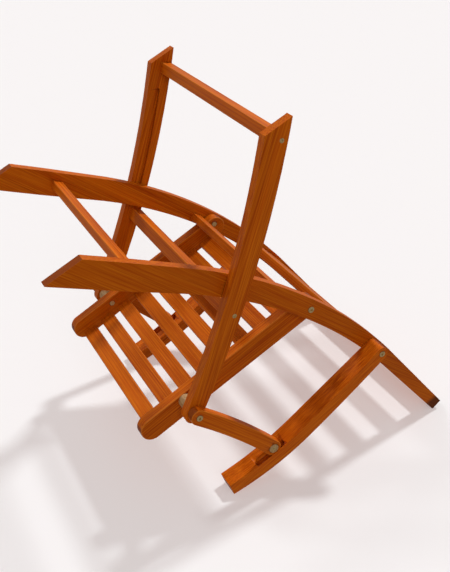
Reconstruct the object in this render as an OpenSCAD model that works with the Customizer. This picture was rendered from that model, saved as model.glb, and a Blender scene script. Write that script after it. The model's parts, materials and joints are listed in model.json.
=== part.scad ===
// Folding armchair in oiled hardwood: curved back stiles, bowed rear legs, slatted seat,
// arms on curved posts. X is the width, the front faces -Y, Z is up, in millimetres.
// Side-plane points are [y, z] pairs measured from the tip of the front foot.

/* [Overall] */
// Width over the arms
chair_w = 590; // [540:1:680]
// Thickness of the stiles, legs and posts
board_t = 20.5; // [16:0.5:26]
// Gap between the seat rails and the stiles
rail_gap = 2; // [1:0.5:4]
// Gap between the stiles and the legs
leg_gap = 3; // [2:0.5:5]
// Gap between the legs and the arm links
link_gap = 1.5; // [1.5:0.5:4]

/* [Back stiles] */
// Slope of the straight foot part, degrees from the floor
stile_foot_angle = 44.5; // [40:0.5:50]
// Slope of the straight top part, degrees from the floor
stile_top_angle = 75.8; // [70:0.5:82]
// Length of the straight foot part, along the centre line
stile_foot_len = 223.5; // [180:1:270]
// Radius of the bend
stile_bend_r = 1034; // [900:1:1200]
// Length of the whole stile along its centre line
stile_len = 1012; // [1009:1:1090]
// Width at the foot
stile_foot_w = 54.5; // [44:1:62]
// Width at the top
stile_top_w = 26; // [24:1:36]

/* [Back rungs] */
// Height of the front stretcher and the stop rail, along the stile
rung_h = 21; // [16:1:24]
// Depth of the rungs from front to back
rung_d = 17; // [14:1:20]
// Place of the front stretcher along the stile
stretcher_at = 131.5; // [110:1:170]
// Distance of the stop rail below the seat pivot, along the stile
stop_below = 38.5; // [37.5:0.5:60]
// Distance of the stop rail in front of the stile's centre line
stop_front = 7.5; // [0:0.5:10]
// Number of back slats
back_slat_n = 5; // [3:1:5]
// Height of a back slat
back_slat_h = 42; // [30:1:43]
// Distance between back slats, centre to centre
back_slat_pitch = 80; // [60:1:80]
// Distance of the lowest back slat's centre above the seat pivot, along the stile
back_slat_above = 143; // [136:1:150]
// Depth of a back slat
back_slat_d = 18; // [12:1:20]

/* [Seat] */
// Distance between the two seat pivots
seat_span = 301.6; // [270:1:330]
// Fall of the seat towards the back, degrees
seat_fall = 1.8; // [0:0.5:6]
// Height of the rear seat pivot along the stile
seat_pivot_at = 525; // [490:1:550]
// Thickness of a seat rail
rail_t = 24; // [18:1:28]
// Height of a seat rail
rail_h = 48; // [42:1:54]
// Depth of the rail under the pivots
rail_below = 16; // [15:0.5:22]
// Length of the rail in front of the front pivot
rail_front = 110; // [90:1:130]
// Length of the rail behind the rear pivot
rail_rear = 22; // [16:1:24]
// Number of seat slats
seat_slat_n = 8; // [5:1:8]
// Width of a seat slat
seat_slat_w = 33.4; // [26:0.5:38]
// Thickness of a seat slat
seat_slat_t = 14; // [10:0.5:16]
// Distance between seat slats, centre to centre
seat_slat_pitch = 48.6; // [44:0.1:50]
// Distance from the front pivot forward to the first slat's centre
seat_slat_front = 78.3; // [70:1:86]

/* [Rear legs] */
// Distance from the front foot tip back to the middle of the rear foot
leg_foot_at = 478; // [440:1:520]
// Radius of the leg's bow
leg_bow_r = 2178; // [1600:10:4000]
// Width at the foot
leg_foot_w = 48; // [40:1:54]
// Width at the top
leg_top_w = 36; // [32:1:42]
// Height of the foot stretcher along the leg
foot_rung_h = 23; // [16:1:30]
// Depth of the foot stretcher across the leg
foot_rung_d = 23; // [16:1:26]
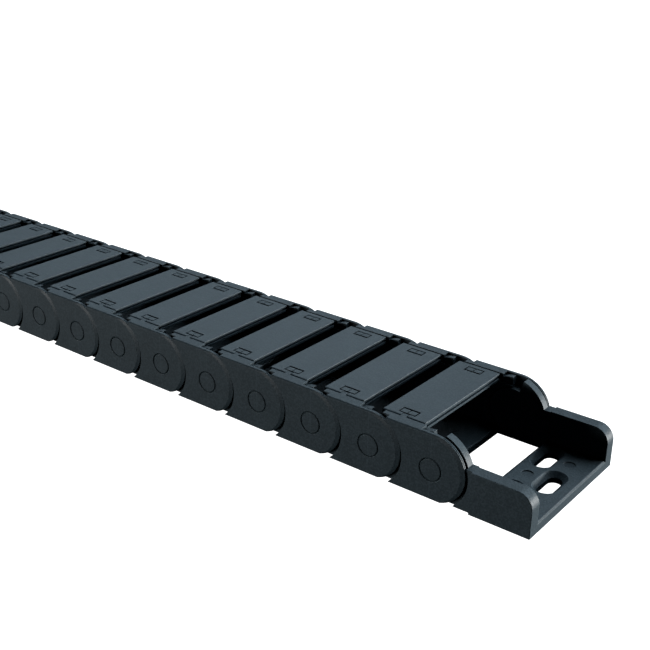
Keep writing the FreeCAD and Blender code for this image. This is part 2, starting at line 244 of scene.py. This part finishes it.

..............................

Output every entry shown above, exactly.

### Answer to this exercise
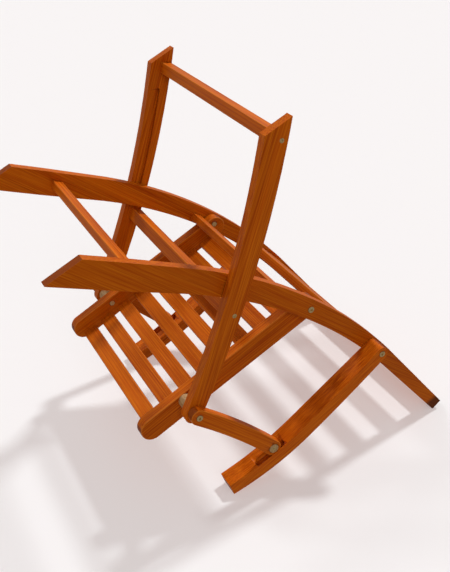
Reconstruct the object in this render as an OpenSCAD model that works with the Customizer. This picture was rendered from that model, saved as model.glb, and a Blender scene script. Write that script after it. The model's parts, materials and joints are listed in model.json.
=== part.scad ===
// Folding armchair in oiled hardwood: curved back stiles, bowed rear legs, slatted seat,
// arms on curved posts. X is the width, the front faces -Y, Z is up, in millimetres.
// Side-plane points are [y, z] pairs measured from the tip of the front foot.

/* [Overall] */
// Width over the arms
chair_w = 590; // [540:1:680]
// Thickness of the stiles, legs and posts
board_t = 20.5; // [16:0.5:26]
// Gap between the seat rails and the stiles
rail_gap = 2; // [1:0.5:4]
// Gap between the stiles and the legs
leg_gap = 3; // [2:0.5:5]
// Gap between the legs and the arm links
link_gap = 1.5; // [1.5:0.5:4]

/* [Back stiles] */
// Slope of the straight foot part, degrees from the floor
stile_foot_angle = 44.5; // [40:0.5:50]
// Slope of the straight top part, degrees from the floor
stile_top_angle = 75.8; // [70:0.5:82]
// Length of the straight foot part, along the centre line
stile_foot_len = 223.5; // [180:1:270]
// Radius of the bend
stile_bend_r = 1034; // [900:1:1200]
// Length of the whole stile along its centre line
stile_len = 1012; // [1009:1:1090]
// Width at the foot
stile_foot_w = 54.5; // [44:1:62]
// Width at the top
stile_top_w = 26; // [24:1:36]

/* [Back rungs] */
// Height of the front stretcher and the stop rail, along the stile
rung_h = 21; // [16:1:24]
// Depth of the rungs from front to back
rung_d = 17; // [14:1:20]
// Place of the front stretcher along the stile
stretcher_at = 131.5; // [110:1:170]
// Distance of the stop rail below the seat pivot, along the stile
stop_below = 38.5; // [37.5:0.5:60]
// Distance of the stop rail in front of the stile's centre line
stop_front = 7.5; // [0:0.5:10]
// Number of back slats
back_slat_n = 5; // [3:1:5]
// Height of a back slat
back_slat_h = 42; // [30:1:43]
// Distance between back slats, centre to centre
back_slat_pitch = 80; // [60:1:80]
// Distance of the lowest back slat's centre above the seat pivot, along the stile
back_slat_above = 143; // [136:1:150]
// Depth of a back slat
back_slat_d = 18; // [12:1:20]

/* [Seat] */
// Distance between the two seat pivots
seat_span = 301.6; // [270:1:330]
// Fall of the seat towards the back, degrees
seat_fall = 1.8; // [0:0.5:6]
// Height of the rear seat pivot along the stile
seat_pivot_at = 525; // [490:1:550]
// Thickness of a seat rail
rail_t = 24; // [18:1:28]
// Height of a seat rail
rail_h = 48; // [42:1:54]
// Depth of the rail under the pivots
rail_below = 16; // [15:0.5:22]
// Length of the rail in front of the front pivot
rail_front = 110; // [90:1:130]
// Length of the rail behind the rear pivot
rail_rear = 22; // [16:1:24]
// Number of seat slats
seat_slat_n = 8; // [5:1:8]
// Width of a seat slat
seat_slat_w = 33.4; // [26:0.5:38]
// Thickness of a seat slat
seat_slat_t = 14; // [10:0.5:16]
// Distance between seat slats, centre to centre
seat_slat_pitch = 48.6; // [44:0.1:50]
// Distance from the front pivot forward to the first slat's centre
seat_slat_front = 78.3; // [70:1:86]

/* [Rear legs] */
// Distance from the front foot tip back to the middle of the rear foot
leg_foot_at = 478; // [440:1:520]
// Radius of the leg's bow
leg_bow_r = 2178; // [1600:10:4000]
// Width at the foot
leg_foot_w = 48; // [40:1:54]
// Width at the top
leg_top_w = 36; // [32:1:42]
// Height of the foot stretcher along the leg
foot_rung_h = 23; // [16:1:30]
// Depth of the foot stretcher across the leg
foot_rung_d = 23; // [16:1:26]
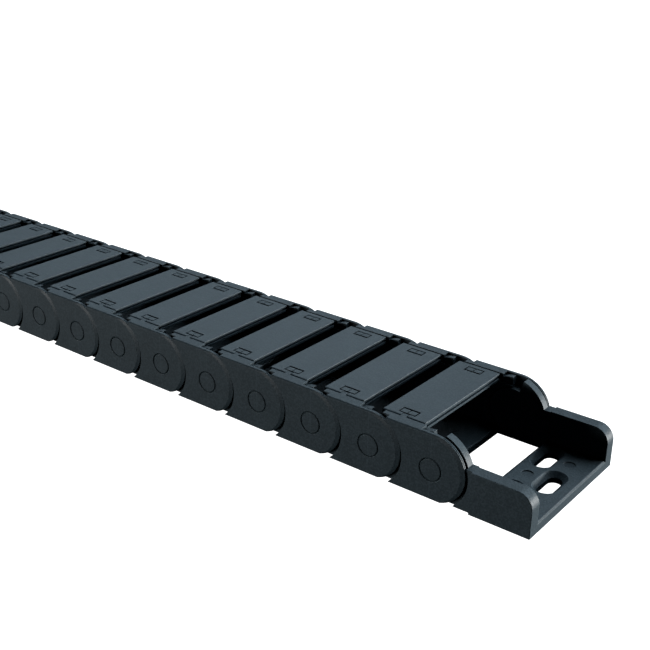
Keep writing the FreeCAD and Blender code for this image. This is part 2, starting at line 244 of scene.py. This part finishes it.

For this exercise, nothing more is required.